◆ WORK TO COMPLETE ◆
Exactly and only the lines from the one containing "inside_foam(foam_joint + joint_gap, 360" through the one containing "for node in" are to be repeated, both ends included.

◆ PROVIDED DATA ◆

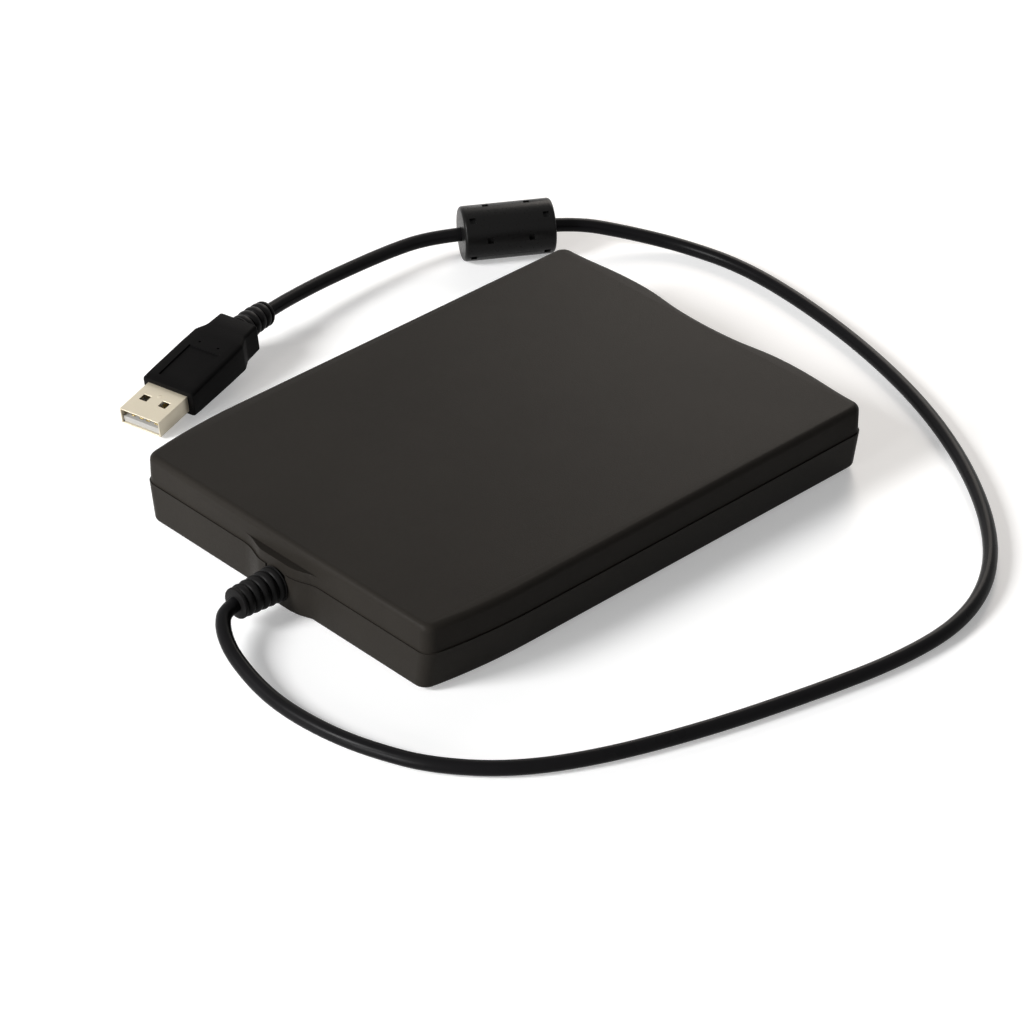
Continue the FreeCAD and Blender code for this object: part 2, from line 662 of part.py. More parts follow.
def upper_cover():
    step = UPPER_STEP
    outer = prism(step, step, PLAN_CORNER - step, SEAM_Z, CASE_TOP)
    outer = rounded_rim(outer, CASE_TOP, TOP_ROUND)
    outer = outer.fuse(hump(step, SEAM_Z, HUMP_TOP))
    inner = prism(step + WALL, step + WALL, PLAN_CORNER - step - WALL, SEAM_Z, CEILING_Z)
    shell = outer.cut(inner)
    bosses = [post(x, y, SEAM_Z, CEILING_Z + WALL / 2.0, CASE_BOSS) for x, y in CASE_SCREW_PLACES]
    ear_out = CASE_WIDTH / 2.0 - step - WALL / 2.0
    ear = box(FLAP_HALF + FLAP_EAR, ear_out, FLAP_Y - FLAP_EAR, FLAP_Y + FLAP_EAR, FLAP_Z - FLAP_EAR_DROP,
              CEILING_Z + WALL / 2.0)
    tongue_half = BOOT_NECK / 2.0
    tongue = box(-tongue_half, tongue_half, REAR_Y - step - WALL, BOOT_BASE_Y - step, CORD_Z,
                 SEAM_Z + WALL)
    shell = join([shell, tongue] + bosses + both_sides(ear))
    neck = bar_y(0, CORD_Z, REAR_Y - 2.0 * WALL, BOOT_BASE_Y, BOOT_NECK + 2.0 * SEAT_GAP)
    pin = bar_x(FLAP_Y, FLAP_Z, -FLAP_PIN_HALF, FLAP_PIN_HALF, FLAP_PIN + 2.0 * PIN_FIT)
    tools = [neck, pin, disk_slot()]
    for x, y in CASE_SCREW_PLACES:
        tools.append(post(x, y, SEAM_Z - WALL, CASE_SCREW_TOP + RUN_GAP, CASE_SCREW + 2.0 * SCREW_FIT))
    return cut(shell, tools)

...

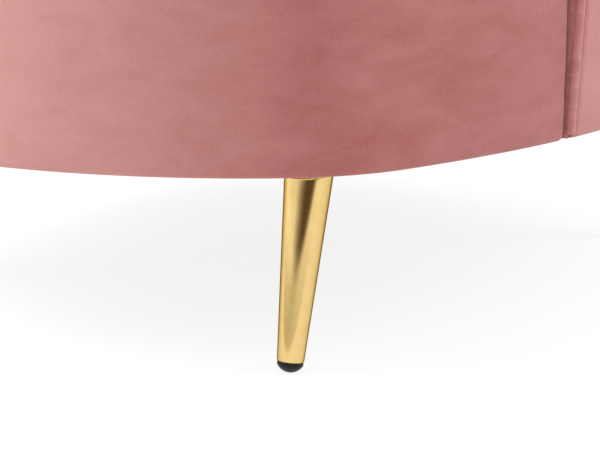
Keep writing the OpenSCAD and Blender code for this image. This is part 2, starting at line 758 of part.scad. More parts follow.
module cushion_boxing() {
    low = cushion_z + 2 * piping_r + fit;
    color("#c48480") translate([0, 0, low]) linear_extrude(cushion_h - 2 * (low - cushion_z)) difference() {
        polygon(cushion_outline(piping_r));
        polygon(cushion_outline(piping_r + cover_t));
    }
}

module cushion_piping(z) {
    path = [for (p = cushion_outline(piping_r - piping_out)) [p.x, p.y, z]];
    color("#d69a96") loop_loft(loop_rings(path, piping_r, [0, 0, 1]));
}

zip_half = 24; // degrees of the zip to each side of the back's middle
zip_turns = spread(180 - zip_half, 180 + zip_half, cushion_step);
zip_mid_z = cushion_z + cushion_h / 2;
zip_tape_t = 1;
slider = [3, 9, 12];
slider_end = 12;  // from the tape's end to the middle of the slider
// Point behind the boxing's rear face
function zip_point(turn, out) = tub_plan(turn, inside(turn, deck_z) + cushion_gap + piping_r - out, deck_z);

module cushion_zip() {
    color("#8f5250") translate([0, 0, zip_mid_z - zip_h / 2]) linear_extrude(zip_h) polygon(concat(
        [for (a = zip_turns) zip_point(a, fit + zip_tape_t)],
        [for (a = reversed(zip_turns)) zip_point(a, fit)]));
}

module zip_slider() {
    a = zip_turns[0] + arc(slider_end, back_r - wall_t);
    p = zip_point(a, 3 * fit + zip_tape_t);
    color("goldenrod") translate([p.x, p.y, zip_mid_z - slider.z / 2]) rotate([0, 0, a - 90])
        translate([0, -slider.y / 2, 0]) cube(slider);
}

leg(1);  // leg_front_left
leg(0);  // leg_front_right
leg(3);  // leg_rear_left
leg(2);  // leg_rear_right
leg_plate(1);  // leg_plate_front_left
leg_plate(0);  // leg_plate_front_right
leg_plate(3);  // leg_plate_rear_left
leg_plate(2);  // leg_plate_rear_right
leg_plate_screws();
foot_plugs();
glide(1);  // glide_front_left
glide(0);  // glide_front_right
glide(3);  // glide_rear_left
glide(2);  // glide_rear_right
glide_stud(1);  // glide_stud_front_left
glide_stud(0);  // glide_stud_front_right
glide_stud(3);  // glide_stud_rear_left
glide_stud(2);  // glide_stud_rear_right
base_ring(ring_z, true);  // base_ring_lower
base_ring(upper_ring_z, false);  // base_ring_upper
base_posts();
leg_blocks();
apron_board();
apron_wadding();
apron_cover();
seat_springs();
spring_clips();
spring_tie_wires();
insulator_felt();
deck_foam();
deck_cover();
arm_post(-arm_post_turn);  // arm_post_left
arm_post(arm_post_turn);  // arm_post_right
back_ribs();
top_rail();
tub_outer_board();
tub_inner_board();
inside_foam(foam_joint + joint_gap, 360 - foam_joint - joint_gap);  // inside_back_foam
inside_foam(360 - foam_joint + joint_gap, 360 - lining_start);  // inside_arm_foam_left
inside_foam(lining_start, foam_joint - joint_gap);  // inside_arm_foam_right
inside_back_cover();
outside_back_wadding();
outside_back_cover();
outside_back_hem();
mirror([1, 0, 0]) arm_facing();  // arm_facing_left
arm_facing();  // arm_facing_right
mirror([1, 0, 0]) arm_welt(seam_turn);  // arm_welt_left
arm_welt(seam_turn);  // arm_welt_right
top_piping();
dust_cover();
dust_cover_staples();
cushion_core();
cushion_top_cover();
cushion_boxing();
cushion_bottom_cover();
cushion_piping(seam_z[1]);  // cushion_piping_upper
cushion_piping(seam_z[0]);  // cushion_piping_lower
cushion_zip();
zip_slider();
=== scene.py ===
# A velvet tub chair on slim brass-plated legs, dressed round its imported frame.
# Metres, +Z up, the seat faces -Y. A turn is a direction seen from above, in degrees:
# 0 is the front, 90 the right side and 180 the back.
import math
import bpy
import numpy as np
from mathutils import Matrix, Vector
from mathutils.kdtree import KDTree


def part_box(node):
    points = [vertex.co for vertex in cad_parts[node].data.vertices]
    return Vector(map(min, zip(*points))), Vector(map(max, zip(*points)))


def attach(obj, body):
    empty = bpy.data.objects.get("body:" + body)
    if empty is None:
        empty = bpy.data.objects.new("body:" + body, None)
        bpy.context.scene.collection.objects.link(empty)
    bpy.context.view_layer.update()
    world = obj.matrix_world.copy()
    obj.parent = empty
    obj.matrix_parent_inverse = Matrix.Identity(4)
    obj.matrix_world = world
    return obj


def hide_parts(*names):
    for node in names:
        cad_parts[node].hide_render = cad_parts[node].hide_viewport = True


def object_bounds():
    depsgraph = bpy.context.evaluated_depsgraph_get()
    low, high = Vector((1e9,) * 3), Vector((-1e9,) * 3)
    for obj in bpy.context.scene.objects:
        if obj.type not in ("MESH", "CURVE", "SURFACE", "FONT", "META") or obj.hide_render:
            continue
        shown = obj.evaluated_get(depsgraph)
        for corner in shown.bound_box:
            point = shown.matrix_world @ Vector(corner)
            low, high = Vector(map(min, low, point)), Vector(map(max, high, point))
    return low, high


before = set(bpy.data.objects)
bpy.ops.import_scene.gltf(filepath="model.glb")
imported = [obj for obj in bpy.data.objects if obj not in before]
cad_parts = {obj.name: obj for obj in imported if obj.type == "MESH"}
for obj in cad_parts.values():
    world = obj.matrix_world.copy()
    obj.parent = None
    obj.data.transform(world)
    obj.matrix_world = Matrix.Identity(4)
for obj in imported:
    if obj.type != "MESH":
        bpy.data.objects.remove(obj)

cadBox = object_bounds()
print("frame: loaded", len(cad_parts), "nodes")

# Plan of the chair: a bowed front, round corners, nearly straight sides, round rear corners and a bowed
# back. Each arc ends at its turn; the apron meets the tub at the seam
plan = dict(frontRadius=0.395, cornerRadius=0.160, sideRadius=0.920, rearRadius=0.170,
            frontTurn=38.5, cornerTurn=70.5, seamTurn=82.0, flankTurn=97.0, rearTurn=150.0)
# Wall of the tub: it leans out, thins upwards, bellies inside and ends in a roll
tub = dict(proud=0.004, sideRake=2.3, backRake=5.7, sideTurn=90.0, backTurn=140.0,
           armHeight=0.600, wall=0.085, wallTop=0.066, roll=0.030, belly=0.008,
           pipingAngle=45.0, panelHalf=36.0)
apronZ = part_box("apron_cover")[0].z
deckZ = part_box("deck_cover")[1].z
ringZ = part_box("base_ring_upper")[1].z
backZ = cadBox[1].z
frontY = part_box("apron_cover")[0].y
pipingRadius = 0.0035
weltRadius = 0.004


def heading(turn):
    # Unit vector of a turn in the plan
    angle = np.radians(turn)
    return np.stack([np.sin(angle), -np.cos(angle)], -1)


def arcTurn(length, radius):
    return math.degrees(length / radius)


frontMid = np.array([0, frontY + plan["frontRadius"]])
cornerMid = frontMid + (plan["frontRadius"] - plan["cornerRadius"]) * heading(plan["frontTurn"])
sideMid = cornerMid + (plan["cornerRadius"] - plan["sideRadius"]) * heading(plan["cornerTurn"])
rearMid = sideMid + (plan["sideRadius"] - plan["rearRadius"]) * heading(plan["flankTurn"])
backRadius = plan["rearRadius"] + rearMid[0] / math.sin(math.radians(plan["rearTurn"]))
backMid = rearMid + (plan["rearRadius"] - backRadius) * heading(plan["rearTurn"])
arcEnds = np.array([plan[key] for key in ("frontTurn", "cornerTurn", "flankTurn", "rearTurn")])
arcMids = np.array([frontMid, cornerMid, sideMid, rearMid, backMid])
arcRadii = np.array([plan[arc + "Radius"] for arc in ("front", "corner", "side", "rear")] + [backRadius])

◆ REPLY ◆
inside_foam(foam_joint + joint_gap, 360 - foam_joint - joint_gap);  // inside_back_foam
inside_foam(360 - foam_joint + joint_gap, 360 - lining_start);  // inside_arm_foam_left
inside_foam(lining_start, foam_joint - joint_gap);  // inside_arm_foam_right
inside_back_cover();
outside_back_wadding();
outside_back_cover();
outside_back_hem();
mirror([1, 0, 0]) arm_facing();  // arm_facing_left
arm_facing();  // arm_facing_right
mirror([1, 0, 0]) arm_welt(seam_turn);  // arm_welt_left
arm_welt(seam_turn);  // arm_welt_right
top_piping();
dust_cover();
dust_cover_staples();
cushion_core();
cushion_top_cover();
cushion_boxing();
cushion_bottom_cover();
cushion_piping(seam_z[1]);  // cushion_piping_upper
cushion_piping(seam_z[0]);  // cushion_piping_lower
cushion_zip();
zip_slider();
=== scene.py ===
# A velvet tub chair on slim brass-plated legs, dressed round its imported frame.
# Metres, +Z up, the seat faces -Y. A turn is a direction seen from above, in degrees:
# 0 is the front, 90 the right side and 180 the back.
import math
import bpy
import numpy as np
from mathutils import Matrix, Vector
from mathutils.kdtree import KDTree


def part_box(node):
    points = [vertex.co for vertex in cad_parts[node].data.vertices]
    return Vector(map(min, zip(*points))), Vector(map(max, zip(*points)))


def attach(obj, body):
    empty = bpy.data.objects.get("body:" + body)
    if empty is None:
        empty = bpy.data.objects.new("body:" + body, None)
        bpy.context.scene.collection.objects.link(empty)
    bpy.context.view_layer.update()
    world = obj.matrix_world.copy()
    obj.parent = empty
    obj.matrix_parent_inverse = Matrix.Identity(4)
    obj.matrix_world = world
    return obj


def hide_parts(*names):
    for node in names:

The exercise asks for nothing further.